In the fall of 2012 Sherpa headed abroad with IHP Cities in the 21st Century, a program she pursued specifically “because it was not an environmental studies program.” She explained, “I don’t see environmental issues as isolated from other issues of inequality and oppression. I wanted to experience applying my standpoint to issues that don’t appear as directly environmental.” She spent four months traveling in Sao Paulo, Brazil; Cape Town, South Africa; and Hanoi, Vietnam; looking at urban inequalities, studying the major problems each city faces.
The experience prompted her to pursue additional courses in Skidmore’s government department upon return. “While I appreciate what I’ve gained from my environmental studies at at Skidmore, I also wanted a deeper understanding of policy systems, violence, and other issues of inequality and oppression within the U.S. without solely an environmental lens,” she said.
But before returning to Skidmore Sherpa took a semester’s leave in the spring of 2013 to work with the Mexico Solidarity Network “to learn from social movements and those organizing autonomously in Mexico and to increase my Spanish proficiency.”
As a junior Sherpa won a Greater Research Opportunity (GRO) Undergraduate Student Fellowship from the Environmental Protection Agency. Initially she hesitated to accept the award because it required working for the EPA as summer intern. She said she was torn between fulfilling the grant requirements and working on climate change issues that she felt “needed more urgent social action. I was hesitant to give up a summer’s time that might be spent working on what I believe are crucial grassroots campaigns,” Sherpa explained.
Visiting Istanbul
However, she said, “It’s important for me personally to learn about the system that is allegedly in place to protect us and pressure government for stricter regulations and improved policies.” She worked in the EPA’s New York City office as an intern last summer, where her assignments included communications and specifically, blogging. She found people there who were “passionate and committed to their work,” and said it was a valuable to learn “how to navigate these very complex systems.”

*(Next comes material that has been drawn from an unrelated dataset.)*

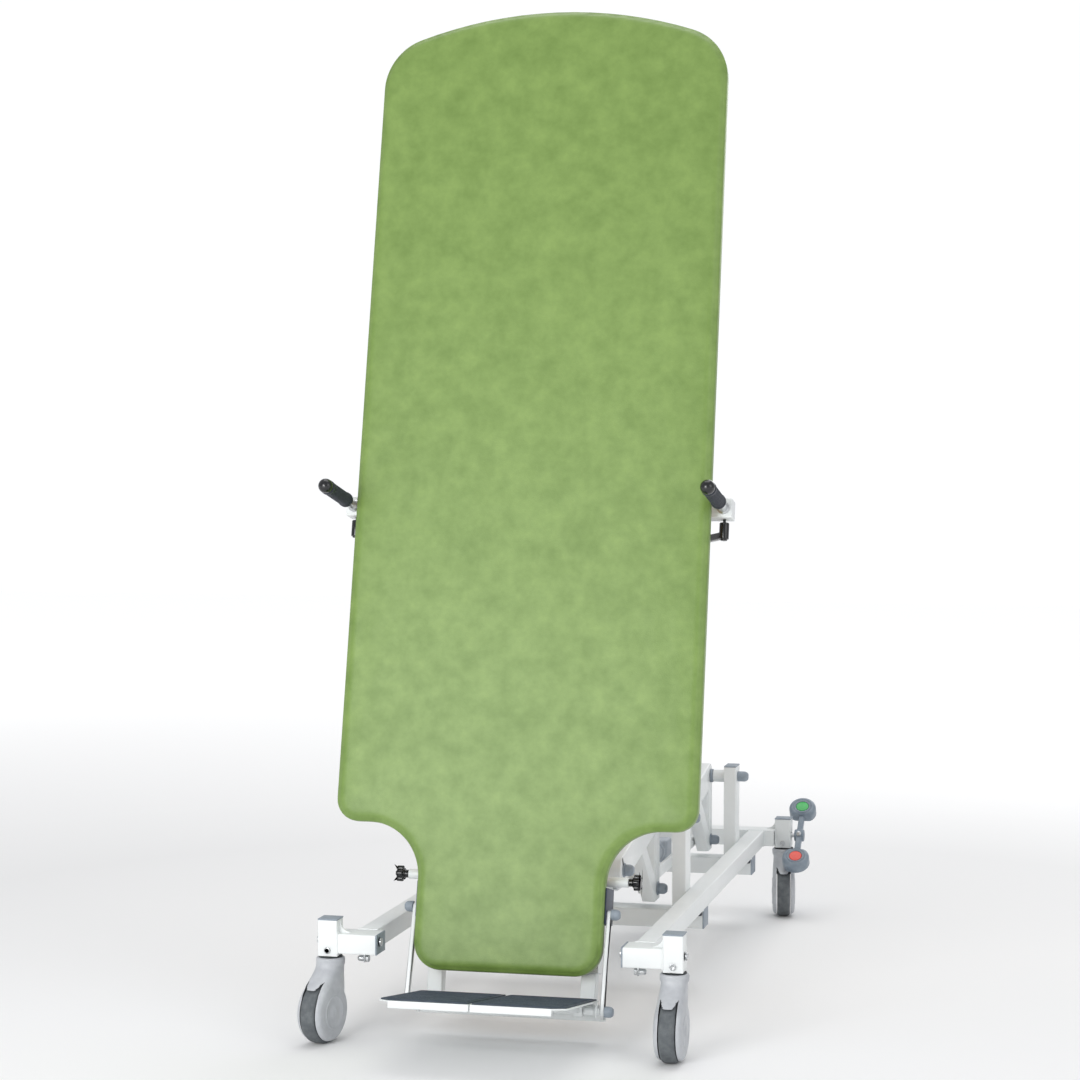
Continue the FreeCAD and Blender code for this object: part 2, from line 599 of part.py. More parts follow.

A significant part of her senior year was devoted to her senior thesis, titled “An Exploration of Racial Dynamics in West Virginia’s Coalfields,” in which she looked at how issues of environmental justice were framed in the context of the fossil fuel extraction industry and the ways in which race intersects with coal extraction and mountaintop removal in West Virginia.
Sherpa has impressed her teachers. Her advisor, Bob Turner, associate professor of government, said, “She is destined for great things.” He continued, “She is very passionate in her commitment to environmental change. In my environmental policy class, Eliza wasn’t interested in what was going to be on the test, she was interested in the material because she wanted to change the world. Her passion and commitment to intellectual engagement in the issues was contagious for her classmates.”
Associate Dean for Infrastructure, Sustainability, and Civic Engagement Karen Kellogg said, “Eliza is uniquely positioned at the intersection of business, policy, and activism, and she understands the powerful perspective she has gained through her early experiences. I can’t wait to see what she does with her professional life—it will be amazing.”
Skidmore, said Sherpa, was “a very challenging experience. I love learning and doing research. The College has supported the development of my ideals and given me time to learn complicated issues. Skidmore has been great in backing me and giving me flexibility to explore.”
This summer Sherpa will head to California, where she plans to find a grassroots organization to which she can apply her considerable skill set. She is interested in learning more about prisons and incarcerated populations and looking at supporting reform of that system. She sees herself in the next five to 10 years as being “very drawn to macro scale policies around climate. I also think it’s important to work locally and remain committed to one place and bettering it.”